The Best And Worst Of The 2016 Sydney Film Festival, Reviewed
Sorry, the movie about Daniel Radcliffe's farting corpse is a bit of a stinker.
The Film That Will Make You Miss Rock Eisteddfod
Contemporary Colour, dir. Turner Ross and Bill Ross
Starring: David Byrne, Ira Glass
Reviewed by: Lauren Caroll Harris
There is a niche for everyone hidden in the sprawl of the 50 states and 300 million-strong populace of the United States of America: uber-orthodox Jews, hunting maniacs, gunshow enthusiasts, Amish purists. This doco opened my eyes to a subculture clustered around Colour Guard: an activity which involves high-school teams from around the country competing in synchronised contemporary dance sequences. The shows are like steroidal Eisteddfods — big stages, glitter eyeshadow, shiny leotards, ribbon-twirling, self-serious dance teachers — but fronted on a huge scale and clearly with loads of money behind them.
Talking Heads front-man David Byrne must have come across a Colour Guard show on TV at 2am one night, because he’s now really into it. He organised a super-special one last year, teaming the Colour Guard dancers with artists like Nelly Furtado and St Vincent, who all wrote original music for the night. This American Life host Ira Glass is involved too, and he’s as nerdy and sweet as you’d expect.
Byrne helped perfect the concert doco genre with Jonathon Demme in 1984 with Stop Making Sense, so this new film project is an interesting match and should be appealing to fans of the genre. The thing about documentaries like Contemporary Colour — observed, attentive to detail, faithful to the subjects — is that they can collect and display a lot without bringing any specific perspective to the material. The directors, the very young Ross brothers, play things pretty straight like a long MTV video clip: it really is a record of one night of performance, with the film’s structure following the proceedings sequentially from the show’s start to finish. The production values are endlessly high, with the editing synched rhythmically and beautifully to the music and dance plunging us right into the sweaty, high pressure atmosphere.

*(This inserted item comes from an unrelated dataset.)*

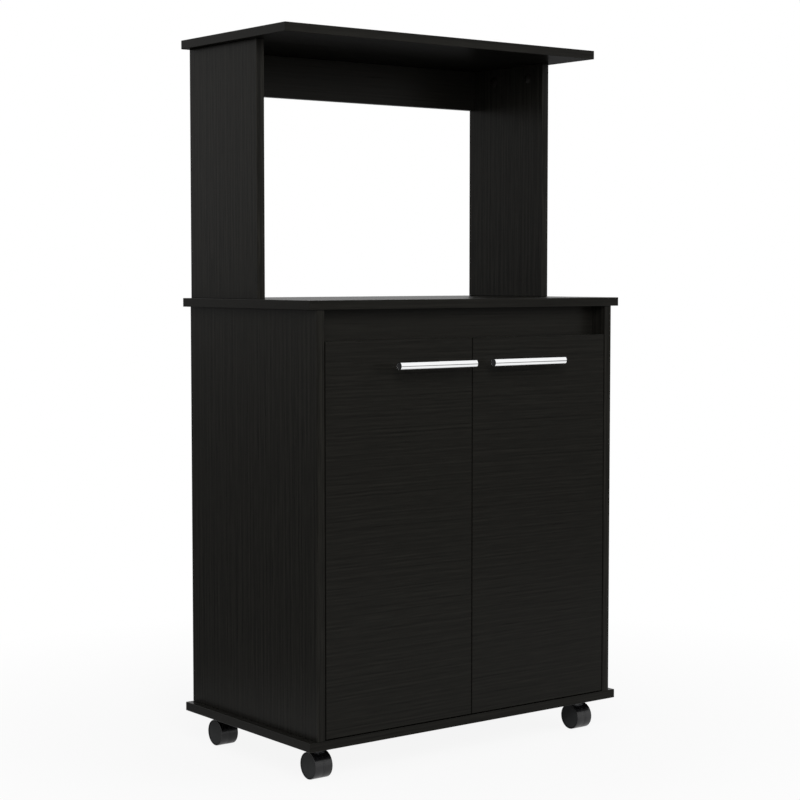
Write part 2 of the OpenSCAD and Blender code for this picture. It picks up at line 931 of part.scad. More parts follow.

Because the Ross brothers are so obsessed with fidelity to the show, they miss chances to delve into the performers’ lives and motivations, and Byrne remains a distant figure glimpsed only a few times. I wanted to learn more about this little sliver of subcultural life. I suspect that the film will reinforce whatever worldview you bring to it: Colour Guard fans will see it as a devoted rendering to their artform, while people like me who are new to it all will come away thinking that the US is a place where people’s maddest obsessions are indulged and supported.
The moments when Contemporary Colour diverts from the onstage performances and moves to abstraction are the brightest. It imagines one performer dancing under a streetlight in her hometown, and another backlit by the fluoro beam of his garage. It captures the techies’ expressions of incredulity and performers’ glances of wonder off-stage while Byrne wanders the halls singing like a nutty uncle and spectators make the most of their beer and hotdogs. These are the mundane moments in which you realise the depth of the USA’s strangeness, and subsequently, its great appeal.
For fans of: concert docos, music videos, Sparkle Motion.